-- Supplied data --
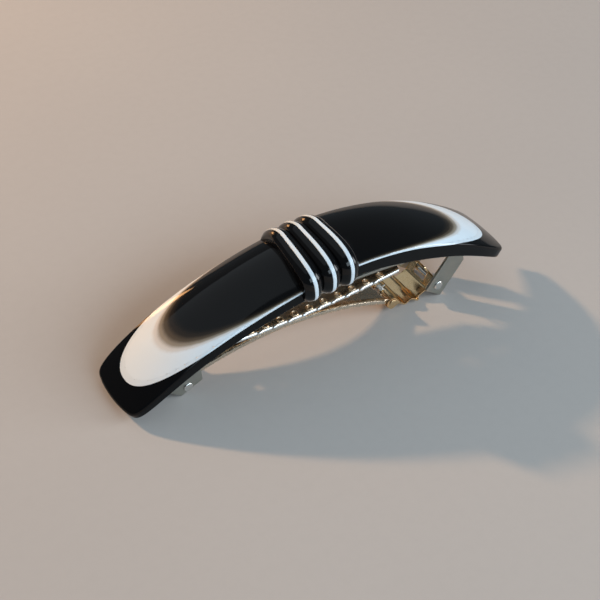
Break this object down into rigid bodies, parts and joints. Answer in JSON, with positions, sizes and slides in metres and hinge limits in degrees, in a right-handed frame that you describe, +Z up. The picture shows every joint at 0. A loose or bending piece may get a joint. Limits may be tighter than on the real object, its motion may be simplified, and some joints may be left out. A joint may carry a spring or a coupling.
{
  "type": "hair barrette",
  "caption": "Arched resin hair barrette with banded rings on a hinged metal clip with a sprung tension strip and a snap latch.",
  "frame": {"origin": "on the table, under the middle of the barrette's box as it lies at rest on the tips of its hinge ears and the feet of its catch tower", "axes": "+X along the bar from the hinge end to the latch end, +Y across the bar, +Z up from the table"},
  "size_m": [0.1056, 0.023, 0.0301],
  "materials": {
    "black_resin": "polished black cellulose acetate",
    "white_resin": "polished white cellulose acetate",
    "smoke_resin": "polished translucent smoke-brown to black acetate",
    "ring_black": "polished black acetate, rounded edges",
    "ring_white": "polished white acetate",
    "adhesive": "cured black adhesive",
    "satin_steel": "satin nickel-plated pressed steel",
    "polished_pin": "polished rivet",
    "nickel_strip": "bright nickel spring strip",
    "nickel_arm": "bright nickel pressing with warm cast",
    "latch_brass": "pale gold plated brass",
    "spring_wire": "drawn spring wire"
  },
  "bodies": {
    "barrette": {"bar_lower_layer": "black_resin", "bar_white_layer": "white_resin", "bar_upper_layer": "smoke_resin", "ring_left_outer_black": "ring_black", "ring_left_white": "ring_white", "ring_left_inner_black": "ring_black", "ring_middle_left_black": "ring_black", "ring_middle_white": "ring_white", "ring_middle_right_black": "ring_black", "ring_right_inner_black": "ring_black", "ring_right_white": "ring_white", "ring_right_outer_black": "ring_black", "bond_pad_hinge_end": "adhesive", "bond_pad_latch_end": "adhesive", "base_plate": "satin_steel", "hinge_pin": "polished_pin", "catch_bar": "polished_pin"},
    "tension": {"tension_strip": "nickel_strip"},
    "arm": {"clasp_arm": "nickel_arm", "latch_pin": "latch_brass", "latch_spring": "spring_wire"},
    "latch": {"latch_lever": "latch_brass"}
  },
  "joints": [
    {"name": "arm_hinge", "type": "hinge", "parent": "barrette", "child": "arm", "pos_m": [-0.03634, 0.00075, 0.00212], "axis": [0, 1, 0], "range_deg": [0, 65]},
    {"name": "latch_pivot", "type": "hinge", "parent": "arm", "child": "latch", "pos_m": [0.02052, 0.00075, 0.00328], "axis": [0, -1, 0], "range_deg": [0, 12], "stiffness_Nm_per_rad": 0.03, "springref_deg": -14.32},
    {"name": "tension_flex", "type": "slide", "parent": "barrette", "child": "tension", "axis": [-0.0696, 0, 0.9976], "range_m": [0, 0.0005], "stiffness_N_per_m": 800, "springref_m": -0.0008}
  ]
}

* * *

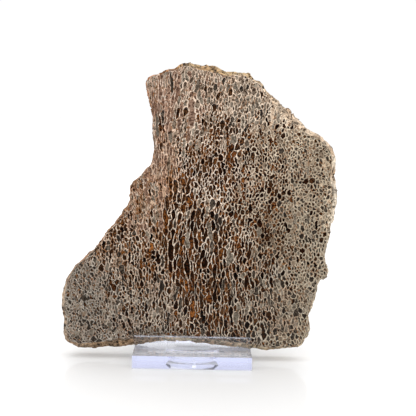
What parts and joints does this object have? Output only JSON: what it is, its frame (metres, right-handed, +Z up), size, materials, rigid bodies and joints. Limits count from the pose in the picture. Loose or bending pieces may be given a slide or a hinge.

--

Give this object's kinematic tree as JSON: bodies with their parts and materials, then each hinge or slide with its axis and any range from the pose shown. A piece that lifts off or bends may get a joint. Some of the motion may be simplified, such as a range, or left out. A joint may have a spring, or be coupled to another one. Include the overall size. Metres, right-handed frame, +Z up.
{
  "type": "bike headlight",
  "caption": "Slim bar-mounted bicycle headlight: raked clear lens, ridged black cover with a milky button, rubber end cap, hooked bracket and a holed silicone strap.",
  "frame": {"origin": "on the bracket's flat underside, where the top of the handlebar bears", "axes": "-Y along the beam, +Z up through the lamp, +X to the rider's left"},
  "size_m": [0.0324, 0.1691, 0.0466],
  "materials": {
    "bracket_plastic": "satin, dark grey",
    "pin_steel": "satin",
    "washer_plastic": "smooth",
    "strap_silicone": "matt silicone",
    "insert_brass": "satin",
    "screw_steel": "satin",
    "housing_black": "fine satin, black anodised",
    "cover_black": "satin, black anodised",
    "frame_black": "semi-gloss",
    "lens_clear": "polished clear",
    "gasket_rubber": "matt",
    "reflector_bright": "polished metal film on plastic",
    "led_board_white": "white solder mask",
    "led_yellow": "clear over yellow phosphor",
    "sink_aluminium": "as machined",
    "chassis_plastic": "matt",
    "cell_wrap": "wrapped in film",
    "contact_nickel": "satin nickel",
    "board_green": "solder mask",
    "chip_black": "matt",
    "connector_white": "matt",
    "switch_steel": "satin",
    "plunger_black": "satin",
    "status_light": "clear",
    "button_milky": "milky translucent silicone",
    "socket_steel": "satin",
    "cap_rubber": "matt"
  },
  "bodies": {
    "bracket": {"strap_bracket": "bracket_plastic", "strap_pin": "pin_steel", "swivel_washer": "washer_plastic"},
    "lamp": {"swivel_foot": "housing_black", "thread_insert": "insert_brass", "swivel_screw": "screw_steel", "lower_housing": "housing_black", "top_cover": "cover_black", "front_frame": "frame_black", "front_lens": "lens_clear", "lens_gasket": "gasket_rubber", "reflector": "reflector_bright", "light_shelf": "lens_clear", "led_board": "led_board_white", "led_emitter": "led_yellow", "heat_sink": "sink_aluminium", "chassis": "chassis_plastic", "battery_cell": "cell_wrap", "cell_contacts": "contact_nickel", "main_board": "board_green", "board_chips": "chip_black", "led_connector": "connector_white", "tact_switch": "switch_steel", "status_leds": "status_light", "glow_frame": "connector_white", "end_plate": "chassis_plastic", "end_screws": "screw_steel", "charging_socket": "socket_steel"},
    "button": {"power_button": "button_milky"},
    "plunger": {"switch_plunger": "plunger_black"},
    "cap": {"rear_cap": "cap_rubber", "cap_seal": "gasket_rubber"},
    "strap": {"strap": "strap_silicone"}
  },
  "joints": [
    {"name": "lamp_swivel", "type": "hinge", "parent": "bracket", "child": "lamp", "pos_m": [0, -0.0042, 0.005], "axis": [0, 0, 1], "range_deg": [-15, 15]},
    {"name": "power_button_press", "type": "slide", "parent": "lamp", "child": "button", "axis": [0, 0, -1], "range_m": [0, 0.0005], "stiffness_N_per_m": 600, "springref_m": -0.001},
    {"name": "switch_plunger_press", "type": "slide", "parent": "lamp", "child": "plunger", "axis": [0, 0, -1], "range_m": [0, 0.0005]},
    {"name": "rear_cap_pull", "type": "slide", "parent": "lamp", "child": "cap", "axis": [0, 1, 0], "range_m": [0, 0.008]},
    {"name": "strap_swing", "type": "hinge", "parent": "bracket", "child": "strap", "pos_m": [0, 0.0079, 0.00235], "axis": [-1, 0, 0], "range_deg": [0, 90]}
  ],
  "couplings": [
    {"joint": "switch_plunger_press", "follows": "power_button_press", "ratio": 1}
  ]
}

-- Task instructions --
In the records above, find the lines containing "rigid" and copy them.

-- Exercise response --
Break this object down into rigid bodies, parts and joints. Answer in JSON, with positions, sizes and slides in metres and hinge limits in degrees, in a right-handed frame that you describe, +Z up. The picture shows every joint at 0. A loose or bending piece may get a joint. Limits may be tighter than on the real object, its motion may be simplified, and some joints may be left out. A joint may carry a spring or a coupling.
What parts and joints does this object have? Output only JSON: what it is, its frame (metres, right-handed, +Z up), size, materials, rigid bodies and joints. Limits count from the pose in the picture. Loose or bending pieces may be given a slide or a hinge.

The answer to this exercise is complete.